Bulgarian businessman and oligarch (born 1962)

Grisha Ganchev (Гриша Ганчев; born 10 December 1962) is a Bulgarian businessman and oligarch who is the owner of a multitude of businesses in Bulgaria, such as the oil distributing company Petrol AD which has 470 petrol stations, 80 petrol depots and 3 petrol port terminals throughout the country, Litex Commerce AD company that has a focus on petrol products as well, Litex Motors AD and many others. He was at some point one of the major shareholders of Bulgarian football club CSKA Sofia, but later sold the club to another Bulgarian oligarch Valter Papazki.

==Biography==

Ganchev attended sports high school "Asen Draganov" in Lovech, specializing in wrestling.
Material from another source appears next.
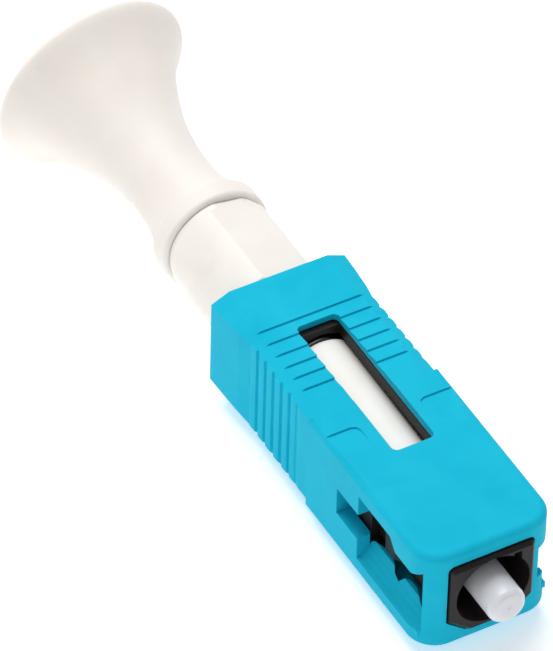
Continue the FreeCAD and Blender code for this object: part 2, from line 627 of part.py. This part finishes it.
# the glass needs its own height over the lower groove
s = new_sketch(b, "GlassReliefSection", "YZ_Plane", splice_rear - 0.2)
outline(s, [(-fibre_radius - 0.01, Size(0, "0")), (fibre_radius + 0.01, Size(0, "0")),
            (fibre_radius + 0.01, fibre_radius + 0.01), (-fibre_radius - 0.01, fibre_radius + 0.01)])
pocket(b, s, "GlassRelief", splice_front - splice_rear + 0.4)
s = new_sketch(b, "KeelPlan", "XY_Plane", Size(0.5, "0.5"))
box_outline(s, keel_rear, -keel_half, keel_front, keel_half)
pad(b, s, "Keel", keel_top - 0.5)

# ------------------------------------------------------- spring and retainer
b = new_body("spring")
s = new_sketch(b, "WireSection", "XY_Plane")
half = spring_wire * 0.5
circle(s, retainer_front + half, spring_radius, half)
f = b.newObject("PartDesign::AdditiveHelix", "Coil")
f.Profile = s
f.ReferenceAxis = (s, ["H_Axis"])
f.Mode = "height-turns-angle"
f.Height = (holder_rear - retainer_front - spring_wire).value
f.setExpression("Height", (holder_rear - retainer_front - spring_wire).text)
f.Turns = spring_turns.value
f.setExpression("Turns", spring_turns.text)
doc.recompute()

b = new_body("spring_retainer")
s = new_sketch(b, "Section", "XY_Plane")
outline(s, [(frame_rear, retainer_inner), (retainer_front, retainer_inner), (retainer_front, retainer_outer),
            (frame_rear, retainer_outer)])
turn(b, s, "Turned")

# ------------------------------------------------------------------ cam sleeve
b = new_body("cam")
s = new_sketch(b, "Section", "XY_Plane")
outline(s, [(cam_front, cam_bore), (cam_front, cam_radius - cam_front_edge), (cam_front - cam_front_edge, cam_radius),
            (cam_neck_front, cam_radius), (cam_neck_front - 0.12, cam_neck_radius), (cam_rear, cam_neck_radius),
            (cam_rear, cam_bore)])
turn(b, s, "Turned")
for sign, tag in ((1, "Upper"), (-1, "Lower")):
    s = b.newObject("Sketcher::SketchObject", "Flat%sSection" % tag)
    yz = [g for g in b.Origin.OriginFeatures if g.Role == "YZ_Plane"][0]
    s.AttachmentSupport = [(yz, "")]
    s.MapMode = "FlatFace"
    s.AttachmentOffset = Placement(Vector(0, 0, number("cam_rear") - 0.2), Rotation(Vector(0, 0, 1), number("cam_turn")))
    s.setExpression("AttachmentOffset.Base.z", "Sizes.cam_rear - 0.2")
    s.setExpression("AttachmentOffset.Rotation.Angle", "Sizes.cam_turn")
    box_outline(s, Size(-4.0, "-4.0"), cam_flat * sign, Size(4.0, "4.0"), Size(4.2 * sign, "%g" % (4.2 * sign)))
    pocket(b, s, "Flat%s" % tag, cam_front - cam_rear + 0.4)
s = b.newObject("Sketcher::SketchObject", "TrackSection")
s.AttachmentSupport = [(yz, "")]
s.MapMode = "FlatFace"
s.AttachmentOffset = Placement(Vector(0, 0, number("cam_rear") - 0.2), Rotation(Vector(0, 0, 1), number("cam_turn")))
s.setExpression("AttachmentOffset.Base.z", "Sizes.cam_rear - 0.2")
s.setExpression("AttachmentOffset.Rotation.Angle", "Sizes.cam_turn")
circle(s, 0, cam_offset, cam_track)
pocket(b, s, "Track", cam_land - cam_rear + 0.2)

# ---------------------------------------------------- crimp and lead-in tubes
b = new_body("crimp_tube")
s = new_sketch(b, "Section", "XY_Plane")
waist = [(0.30, 0), (0.38, 1), (0.48, 1), (0.56, 0)]
outer = [(crimp_front, crimp_outer)]
span = crimp_rear - crimp_front
for k, dip in waist:
    outer.append((crimp_front + span * k, crimp_waist if dip else crimp_outer))
outline(s, [(crimp_rear, tail_radius), (crimp_front, tail_radius)] + outer + [(crimp_rear, crimp_outer)])
turn(b, s, "Drawn")

b = new_body("lead_in_tube")
s = new_sketch(b, "Section", "XY_Plane")
outline(s, [(lead_front, lead_inner), (lead_front, lead_outer), (lead_rear, lead_outer), (lead_rear, lead_funnel),
            (lead_rear + 0.6, lead_inner)])
turn(b, s, "Moulded")

# ------------------------------------------------------------------------ boot
# The trumpet is a free-form turned shape that leans off the optical axis, so
# its outline is interpolated through the profile cells and revolved.
lean_side, lean_up = number("boot_lean_side"), number("boot_lean_up")
axis = Vector(-1, -lean_side, lean_up).normalize()
pivot = Vector(number("boot_pivot"), number("boot_pivot_side"), number("boot_pivot_up"))
radial = axis.cross(Vector(0, 1, 0)).normalize()


def boot_point(along, across):
    return pivot + axis * along + radial * across


outside = [boot_point(a, r) for a, r in read_points(boot_outside)]
lip = [boot_point(a, r) for a, r in read_points(boot_lip)]
inside = [boot_point(a, r) for a, r in read_points(boot_inside)]
curve_out = Part.BSplineCurve()
curve_out.interpolate(Points=outside)
end_slope = curve_out.tangent(curve_out.LastParameter)[0]
curve_lip = Part.BSplineCurve()
curve_lip.interpolate(Points=[outside[-1]] + lip, InitialTangent=end_slope, FinalTangent=(inside[-2] - inside[-1]).normalize())
curve_in = Part.BSplineCurve()
curve_in.interpolate(Points=inside)
first_in = inside[0]
line_throat = Part.LineSegment(first_in, boot_point(read_points(boot_inside)[0][0], 0))
start = number("boot_start")
line_axis = Part.LineSegment(boot_point(read_points(boot_inside)[0][0], 0), boot_point(start, 0))
line_front = Part.LineSegment(boot_point(start, 0), outside[0])
wire = Part.Wire([curve_out.toShape(), curve_lip.toShape(), curve_in.toShape(), line_throat.toShape(),
                  line_axis.toShape(), line_front.toShape()])
flare = Part.Face(wire).revolve(pivot, axis, 360)
flare = Part.makeSolid(flare) if flare.ShapeType != "Solid" else flare
if flare.Volume < 0:
    flare.reverse()
flare_feature = doc.addObject("Part::Feature", "BootFlare")
flare_feature.Shape = flare
flare_feature.Placement = Placement()


def cylinder(name, start, end, radius):
    """Part::Cylinder along -X from start to end, sizes bound to the sheet."""
    c = doc.addObject("Part::Cylinder", name)
    c.Radius = radius.value
    c.setExpression("Radius", radius.text)
    c.Height = (start - end).value
    c.setExpression("Height", (start - end).text)
    c.Placement = Placement(Vector(start.value, 0, 0), Rotation(Vector(0, 1, 0), -90))
    c.setExpression("Placement.Base.x", start.text)
    return c


ring = cylinder("BootRing", boot_ring_front, boot_ring_rear, boot_ring_radius)
doc.recompute()
ring_round = doc.addObject("Part::Fillet", "BootRingRounded")
ring_round.Base = ring
rounding = []
for i, e in enumerate(ring.Shape.Edges):
    if e.isClosed():
        radius = number("boot_ring_edge" if near(e.CenterOfMass.x, number("boot_ring_front"), 0.01) else "boot_ring_back_edge")
        rounding.append((i + 1, radius, radius))
ring_round.Edges = rounding
doc.recompute()
outer_body = doc.addObject("Part::MultiFuse", "BootSolid")
outer_body.Shapes = [flare_feature, ring_round]
seat = cylinder("BootSeat", boot_ring_front + 0.5, crimp_rear, crimp_outer)
boot = doc.addObject("Part::Cut", "boot")
boot.Base = outer_body
boot.Tool = seat
boot.Label = "boot"
boot.Placement = Placement()

# ----------------------------------------------------------- check and export
doc.recompute()
NODES = ["outer_housing", "plug_frame", "ferrule", "fibre_stub", "ferrule_holder", "splice_lower", "splice_upper",
         "spring", "spring_retainer", "cam", "crimp_tube", "lead_in_tube", "boot"]
for obj in doc.Objects:
    if "Invalid" in obj.State or "Error" in obj.State:
        raise RuntimeError("%s is in state %s" % (obj.Label, obj.State))
shapes = {}
for node in NODES:
    obj = doc.getObjectsByLabel(node)[0]
    shape = obj.Shape
    if shape.isNull() or not shape.isValid():
        raise RuntimeError(node + " has no valid shape")
    if len(shape.Solids) != 1:
        raise RuntimeError("%s has %d solids" % (node, len(shape.Solids)))
    shapes[node] = shape
os.makedirs("parts", exist_ok=True)
for node, shape in shapes.items():
    shape.exportStep("parts/%s.step" % node)
    box = shape.BoundBox
    print("%-16s volume %9.3f  X %.2f %.2f  Y %.2f %.2f  Z %.2f %.2f" % (
        node, shape.Volume, box.XMin, box.XMax, box.YMin, box.YMax, box.ZMin, box.ZMax))
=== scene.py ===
import math
import bpy
import bmesh
from mathutils import Matrix, Vector


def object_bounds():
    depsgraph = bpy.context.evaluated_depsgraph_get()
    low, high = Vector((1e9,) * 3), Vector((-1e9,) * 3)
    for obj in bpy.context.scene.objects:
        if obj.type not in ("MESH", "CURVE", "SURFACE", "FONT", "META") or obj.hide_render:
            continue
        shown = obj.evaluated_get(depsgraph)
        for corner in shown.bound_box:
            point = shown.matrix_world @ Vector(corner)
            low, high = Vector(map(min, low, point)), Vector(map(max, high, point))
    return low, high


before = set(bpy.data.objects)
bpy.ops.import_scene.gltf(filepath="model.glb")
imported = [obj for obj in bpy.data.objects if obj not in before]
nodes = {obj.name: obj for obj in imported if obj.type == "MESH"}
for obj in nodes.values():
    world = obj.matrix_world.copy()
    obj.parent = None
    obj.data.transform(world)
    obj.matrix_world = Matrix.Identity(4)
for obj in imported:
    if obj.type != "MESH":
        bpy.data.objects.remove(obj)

cad_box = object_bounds()
MM = 0.001
scene = bpy.context.scene


# ---------------------------------------------------------------- materials
def new_material(name):
    m = bpy.data.materials.new(name)
    m.use_nodes = True
    nt = m.node_tree
    bsdf = nt.nodes["Principled BSDF"]
    return m, nt, bsdf


def tex_coord(nt):
    return nt.nodes.new("ShaderNodeTexCoord").outputs["Object"]


def noise(nt, coord, scale, detail=4.0, rough=0.55, distortion=0.0):
    n = nt.nodes.new("ShaderNodeTexNoise")
    n.inputs["Scale"].default_value = scale
    n.inputs["Detail"].default_value = detail
    n.inputs["Roughness"].default_value = rough
    n.inputs["Distortion"].default_value = distortion
    nt.links.new(coord, n.inputs["Vector"])
    return n.outputs["Fac"]


def ramp(nt, fac, stops):
    r = nt.nodes.new("ShaderNodeValToRGB")
    els = r.color_ramp.elements
    els[0].position, els[0].color = stops[0][0], stops[0][1]
    els[1].position, els[1].color = stops[-1][0], stops[-1][1]
    for pos, col in stops[1:-1]:
        e = els.new(pos)
        e.color = col
    nt.links.new(fac, r.inputs["Fac"])
    return r.outputs["Color"]


def maprange(nt, fac, a, b, c, d):
    r = nt.nodes.new("ShaderNodeMapRange")
    for i, v in zip(("From Min", "From Max", "To Min", "To Max"), (a, b, c, d)):
        r.inputs[i].default_value = v
    nt.links.new(fac, r.inputs["Value"])
    return r.outputs["Result"]


def bump(nt, height, strength, distance, normal=None):
    b = nt.nodes.new("ShaderNodeBump")
    b.inputs["Strength"].default_value = strength
    b.inputs["Distance"].default_value = distance
    nt.links.new(height, b.inputs["Height"])
    if normal is not None:
        nt.links.new(normal, b.inputs["Normal"])
    return b.outputs["Normal"]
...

He subsequently graduated from the UNWE, earning a degree in accounting and management. Ganchev also completed management studies in St. Louis in 1990, making use of the distance learning option.

He is the founder of the Litex Commerce AD company that specializes in various petrol products. Ganchev also owns the Litex Motors company, a subsidiary and a representative of the Chinese automobile manufacturer Great Wall Motors.
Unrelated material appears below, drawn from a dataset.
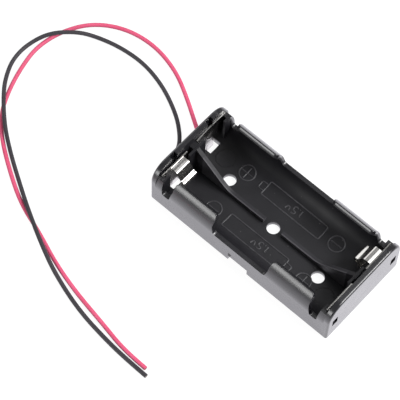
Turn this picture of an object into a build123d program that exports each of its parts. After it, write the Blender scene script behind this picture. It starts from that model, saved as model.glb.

Ganchev has sponsored numerous sports, including football, wrestling, boxing, sambo, volleyball and motor sports.

Since April 2007, he has been a member of the Bulgarian Olympic Committee and since February 2009 of the Bulgarian Football Union.

A former Litex Lovech owner since 1996, which he established as a major force in Bulgarian football, with the club winning four league titles, four Bulgarian Cups as well as a number of other honors, on June 24, 2015, after the Bulgarian club CSKA Sofia faced financial issues, the entrepreneur bought the Sofia team, and in 2016 after a complicated procedure involving the renaming of PFC Litex-Lovech to CSKA-Sofia EAD formed a new company representing CSKA Sofia, which later was recognized by UEFA as the successor of the previous Sofia-based club.

Ganchev is married to Temenuzhka and they have a daughter and a son. He is a horse enthusiast.